If you want to win an Oscar in acting category it helps if you play real life character in a biopic. It is difficult to know whether Jennifer Jason Leigh was guided by this fact, but it is quite certain that she had invested a lot of effort while playing the protagonist of Mrs. Parker and the Vicious Circle, 1994 film directed by Alan Rudolph, which in the end resulted in an Oscar-deserving performance.

Leigh in the film plays Dorothy Parker, American writer best known for her poetry, Classic Hollywood screenplays, satire and being one of the more colourful personalities of 20th Century American literature. The plot, framed by the scenes Parker as Hollywood screenwriter and elderly woman remembering her old days, begins in 1919 when she works as drama critic for Vanity Fair magazine. Caustic style of her reviews has her fired and her colleague and friend, humorist Robert Benchley (played by Campbell Scott) decides to quit the magazine as a gesture of solidarity. Two of them find temporary refuge in Algonquin Hotel in Manhattan, where the huge round table would become popular gathering place of New York City’s most celebrated actors, journalists and writers. Parker is the only woman among its founding members, but she excels by her wit and hard drinking and the Algonquin Round Table, together with her, becomes one of the most celebrated cultural institution in the city during Roaring Twenties while she would become one of the top writers in newly founded and increasingly influential The New Yorker magazine. During those years Parker has to deal with failed marriage with drug abusing Eddie Parker (played by Andrew McCarthy), heart-breaking affair with Chicago journalist and playwright Charles Macarthur (played by Matthew Broderick) and the effect large amounts of alcohol would have on her health and career.

Jennifer Jason Leigh is one of the most remarkable actresses of her generations, and in 1980s and 1990s she was more than willing to display her talent in often thankless, controversial and very demanding roles. In case of Mrs. Parker she has approached the task with great vigour, which reflected in reading all of Parker’s works, carefully studying her surviving sound recordings in order to perfectly mimic her speech and, last but not least, staying in character during the shoot. The result of this effort is quite impressive. Leigh plays character which is the same yet very different in various stages of her life – at the beginning she is young, intelligent and charming woman and later, after being affected by alcohol, romantic failures and suicide attempts, becomes jaded and turns into pathetic shadow of her former self.

Leigh’s great performance, however, isn’t enough to make this film good. The main problem is conceptual mistakes by director Alan Rudolph, known as one of the disciples of Robert Altman, famous film maker who produced the film.
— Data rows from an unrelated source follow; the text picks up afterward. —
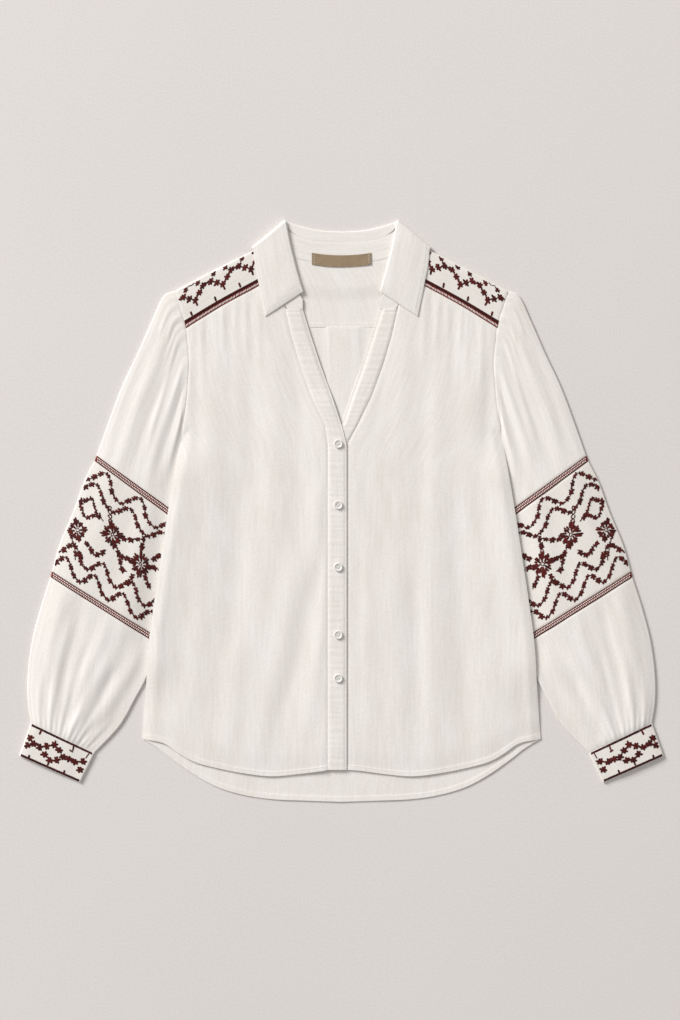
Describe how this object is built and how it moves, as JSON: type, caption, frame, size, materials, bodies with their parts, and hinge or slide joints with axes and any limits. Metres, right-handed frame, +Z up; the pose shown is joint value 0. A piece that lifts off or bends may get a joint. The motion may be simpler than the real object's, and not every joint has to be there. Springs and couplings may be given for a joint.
{
  "type": "embroidered blouse laid flat",
  "caption": "Long-sleeved button-front blouse laid flat, with an open V neck, shirt collar, embroidered shoulders and sleeve bands, and gathered sleeves in buttonless cuffs.",
  "frame": {"origin": "middle of the laid blouse's box, on the surface that it lies on", "axes": "+X across to the wearer's left sleeve, +Y from the hem to the collar, +Z up from the surface, with the blouse's front upwards"},
  "size_m": [0.8366, 0.7555, 0.0081],
  "materials": {
    "cotton": "soft matt slub weave",
    "embroidered_cotton": "matt weave under dark red stitching",
    "red_thread": "twisted cotton thread and tape",
    "button_shell": "satin",
    "kraft_label": "matt washable board"
  },
  "bodies": {
    "root": {"back": "cotton", "back_yoke": "cotton", "front_left": "cotton", "front_right": "cotton", "band_left": "cotton", "band_right": "cotton", "collar_stand": "cotton", "collar_fall": "cotton", "shoulder_left": "embroidered_cotton", "shoulder_right": "embroidered_cotton", "trim_shoulder_left": "red_thread", "trim_shoulder_right": "red_thread", "sleeve_upper_left": "cotton", "sleeve_upper_right": "cotton", "trim_sleeve_top_left": "red_thread", "trim_sleeve_top_right": "red_thread", "sleeve_panel_left": "embroidered_cotton", "sleeve_panel_right": "embroidered_cotton", "trim_sleeve_bottom_left": "red_thread", "trim_sleeve_bottom_right": "red_thread", "sleeve_lower_left": "cotton", "sleeve_lower_right": "cotton", "cuff_left": "embroidered_cotton", "cuff_right": "embroidered_cotton", "button_1": "button_shell", "button_2": "button_shell", "button_3": "button_shell", "button_4": "button_shell", "button_5": "button_shell", "neck_label": "kraft_label"}
  },
  "joints": []
}
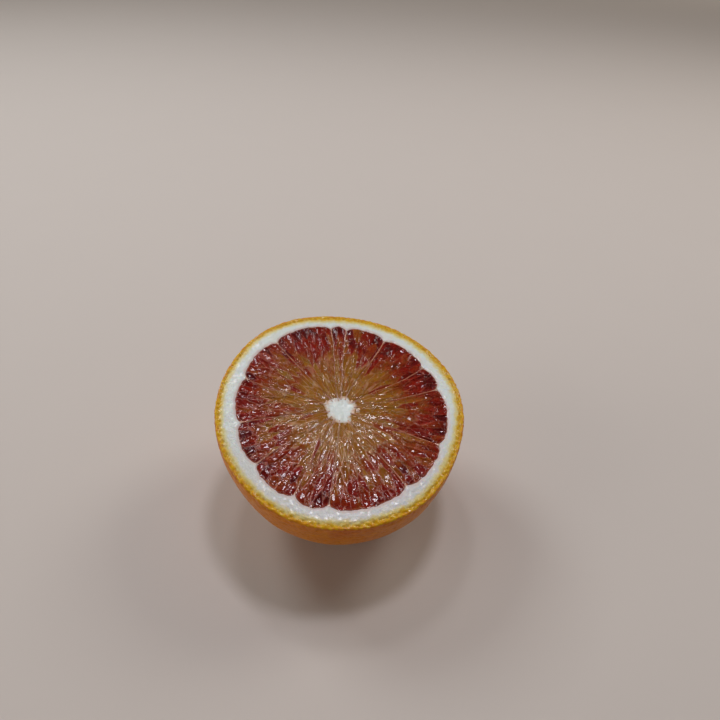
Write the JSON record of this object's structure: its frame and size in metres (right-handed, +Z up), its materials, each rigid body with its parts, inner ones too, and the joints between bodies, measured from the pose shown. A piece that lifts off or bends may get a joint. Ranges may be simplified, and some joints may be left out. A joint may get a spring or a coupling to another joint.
{
  "type": "blood orange half",
  "caption": "Half of a blood orange cut across, resting on its peel with the wet crimson and amber segments facing up.",
  "frame": {"origin": "on the ground under the middle of the fruit's bounding box", "axes": "+Z up from the ground; the cut face looks up and leans towards -Y; +X to the right when looking along +Y at the fruit"},
  "size_m": [0.0762, 0.075, 0.0494],
  "materials": {
    "orange_half": "waxy orange peel, white pith and wet crimson flesh on the cut face"
  },
  "bodies": {
    "root": {"orange_half": "orange_half"}
  },
  "joints": []
}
Rudolph at the same time wanted to make conventional biopic, yet at the same time pay something of a homage to Algonquin Round Table and, consequently, turn this film into ensemble piece. This results not only in too many characters, but also in those characters not meaning much to the audience unfamiliar with cultural elite in New York City a century ago. Too many major historical personalities appear too briefly in what are essentially glorified cameos. Another problem, which Rudolph became apparently became aware of, is that the work of a writer is very difficult to present in feature film, especially if such work happen to be in the realm of Broadway reviews. Rudolph tries to solve this problem by having Parker recite her poems as some sort of Greek chorus. Rudolph style of direction, on the other hand, results in film being overlong and the lack of proper closure doesn’t help. What makes Mrs. Parker even worse is Rudolph and his co-writer Randy Sue Coburn refusing to address Parker’s left-wing politics and the way such views led to her blacklisting in Hollywood during McCarthy era. Anachronistic music score by Mark Isham makes Mrs. Parker and the Vicious Circle even more disappointing. Although Leigh has delivered great performance, this film should be recommended only to her most loyal fans.